If it so happened that my husband decided to totally ignore me and my own requirements, then part of being committed to unconditional marital agape would mean that I would continue to offer him the very highest levels of agape.  However I would offer him this with the hope that he would eventually come back to the place of being able to meet my own needs and offer me true agape.

Once again, this is where a conditional thinking of marital commitment is useful:  my own needs are real and legitimate.  Therefore it is perfectly valid for me to choose a husband based on his ability and willingness to be able to meet those needs. So if my husband stopped meeting my needs within marriage, I would continue to offer him the strongest agape I could demonstrate, and remain completely committed to meeting his needs, (only)  because he is already my husband, and marriage forms a strong and unbreakable covenant between him and me.  However, if someone acted that very same way before marriage, I could deduce from that that he is not going to be able to meet my needs, so I would most likely not marry him at all, and in some cases I might go ahead to chuck him and totally ditch him from my life, and tell him and his needs to go and take a hike.

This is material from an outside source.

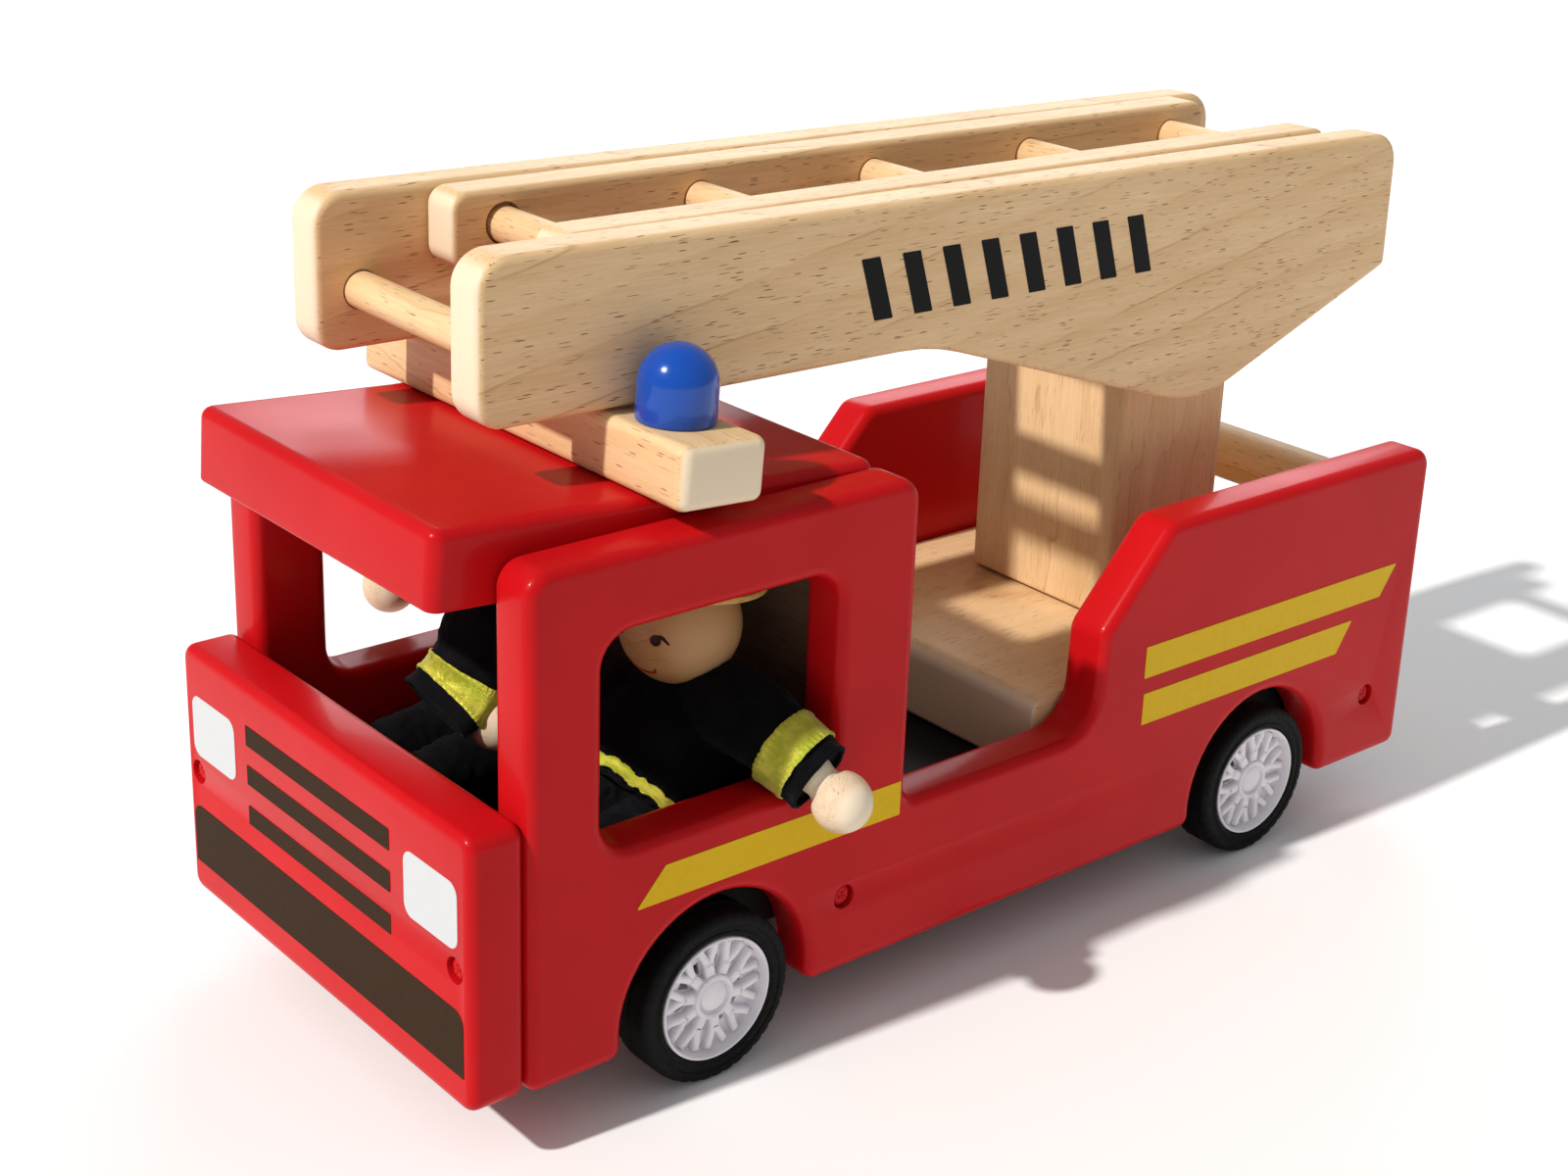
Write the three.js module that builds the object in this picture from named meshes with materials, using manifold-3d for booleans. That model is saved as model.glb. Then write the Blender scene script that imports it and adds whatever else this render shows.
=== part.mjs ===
// A toy fire engine in wood with an extending ladder on a turntable, and two cloth dolls in its cab.
// Millimetres, +X forward, +Y to the vehicle's left, +Z up. The origin is on the ground, at the
// middle of the toy. Inside the groups below, x is measured from the rear ends of the side panels
// and z from a level 1.6 mm above their lower edges.
import * as THREE from 'three';
import { mergeVertices } from 'three/addons/utils/BufferGeometryUtils.js';
import { RoundedBoxGeometry } from 'three/addons/geometries/RoundedBoxGeometry.js';
import Module from 'manifold-3d';

const wasm = await Module();
wasm.setup();

// Driving dimensions: body
const originX = 180;
const board = 15;
const bodyLength = 345;
const bodyHalfWidth = 73;
const innerHalfWidth = bodyHalfWidth - board;
const fitGap = 0.3;
const cabHeight = 136;
const cabRearX = 222.5;
const cabWallX = 226;
const lowerEdge = -1.6;
const sillHeight = 43;
const riseX = 149;
const riseTop = 73;
const shoulderX = 122;
const rearHeight = 101.4;
const panelEdge = 3.2;
const frontPanelThickness = 15.8;
const frontPanelTop = 73.6;
const floorBottom = 11;
const floorTop = floorBottom + board;
const deckFrontX = 159;
const deckTop = 50;
const windowSpan = { x0: 249, x1: 323, z0: 58, z1: 115.5, radius: 9 };

// Driving dimensions: wheels
const wheelRadius = 24;
const wheelWidth = 14.5;
const axleZ = 4.8;
const frontAxleX = 286;
const rearAxleX = 71.5;
const axleRadius = 2.5;
const runningGap = 0.08;
const archRadius = 30.4;
const rimRadius = 17.4;
const floorClearance = wheelRadius - axleZ;

// Driving dimensions: roof and warning light
const roofRearX = 225;
const roofTilt = 3.7 * Math.PI / 180;
const roofThickness = 20.3;
const roofLength = 135.3;
const roofHalfWidth = 57.5;
const barWidth = 26.5;
const barThickness = 16.5;
const barStart = 50.7;
const beaconRadius = 10.2;
const beaconHeight = 19.6;
const beaconY = 52.4;

// Driving dimensions: rear crossbar, turntable and ladder
const crossbarRadius = 9;
const crossbarX = 14;
const crossbarZ = 83;
const pivotX = 76;
const pivotZ = 142;
const turntableYaw = -1.2 * Math.PI / 180;
const ladderPitch = 0.3 * Math.PI / 180;
const pedestal = { length: 46, width: 62, bottom: 51, top: 160 };
const postRadius = 6;
const dowelRadius = 5;
const ladderHalfWidth = 45.5;
const beamThickness = 13;
const beamBottom = 15.6;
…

And this would be a perfectly legitimate situation!  
Obviously I would want to avoid the situation where I am in a marriage wasting away because of my unmet needs and yet having to invest so much time and effort into offering him unconditional agape (and also as the woman having to submit to him, as the Bible indisputably instructs).  This is why I am so careful to assess the character of the man beforehand to make sure that he will be able to meet my needs.  This is why I am so honest with myself, asking myself:  What are my needs?!  It would be so self-defeating to try to lie to myself to pretend to myself that I am someone that I am not. This is why I am honest on this blog even about the more frivolous things, like the hug thing.

I think that this whole issue of conditional marital selection and unconditional marital agape trips many people up.  What I would advise anyone reading this who is single is this:  to fully embrace the idea of conditional marital commitment.  What I mean is that from my observations, people are not fussy enough about their choice of spouses – or they are fussy in the wrong way.  Please insist, for your own good, on utterly outstanding character from your would-be spouse.  If anyone tells you that marriage is not about your own needs, tell them to go and read the Bible, and read about a God who cares about His disciples eating. It is not wrong to be aware of your own needs and it is not wrong to wish to have those needs met. Only the most outstanding of spouses will be able to meet your needs.  Insist for yourself on the very best.  That will also mean that you will need to make sure that you are the very best – otherwise why would he settle for you?!  Hello?!  Yes, it does work both ways!  If your would-be darling is not outstanding in his character or in his pursuit of Christ or in his desire to serve you in marriage then I would advise you to save yourself a lot of future heartache and simply walk away. Please believe me, your commitment is totally allowed to be “conditional” in this way!

However, if you are married, or if you did not listen to this advice before you got married, then you are bound by the covenant of marriage. Even if he does not meet your needs then the bonds of marriage mean that you are still fully committed to meeting his own needs. Divorces often occur when people try to insist on their own needs from partners who are either unwilling or unable to demonstrate the right level of agape or character, or sheer common sense.  However, this is what marriage is.  This is what “for better or for worse” means. If you had known that this is what you were committing to, not the Mr Amazing that you initially thought he was, but the Mr Very Often Unamazing And Downright Annoying that he turned out to be in marriage,  would you not have been phenomenally careful about making the choice, to make sure you got someone who genuinely was Mr Amazing? And no matter what he turns out to be, marriage means that you have to remain committed to meeting his needs and wishing the best for him.  You can’t walk away. Christian marriage is a lifetime covenant, so you are committed for life. “But Tosin, I have to walk away – you don’t know how it feels!”  You’re right, I don’t know, and I definitely never want to know!  That is why I am being so careful beforehand about choosing a guy who will be both able and willing to meet my needs – not just in the short term, the honeymoon phase, but rather for the long-term, over the course of a long future together. And I will also be totally committed to meeting his own needs too – absolutely.  This is my commitment to my marriage, even before it occurs. 

In short – choose wisely, my friends!  Take good time to work out whether he is someone worth your serious commitment before getting seriously involved with him – and if he is either unwilling or unable, please run away from marriage to him as fast as you can!

[All of this is not to say that an excellent husband would be outstanding and considerate all the time, of course, as an excellent wife would not be either!  We are human beings, we have real sinful natures, sometimes we will be selfish. Sometimes we will mutually let our “agape” for one another became a race to the bottom of whoever can give least.  But I hope that in those times we would be pricked by conscience, swallow our pride, and then apologise to another and then start afresh, in our pursuit of outstanding agape for one another.]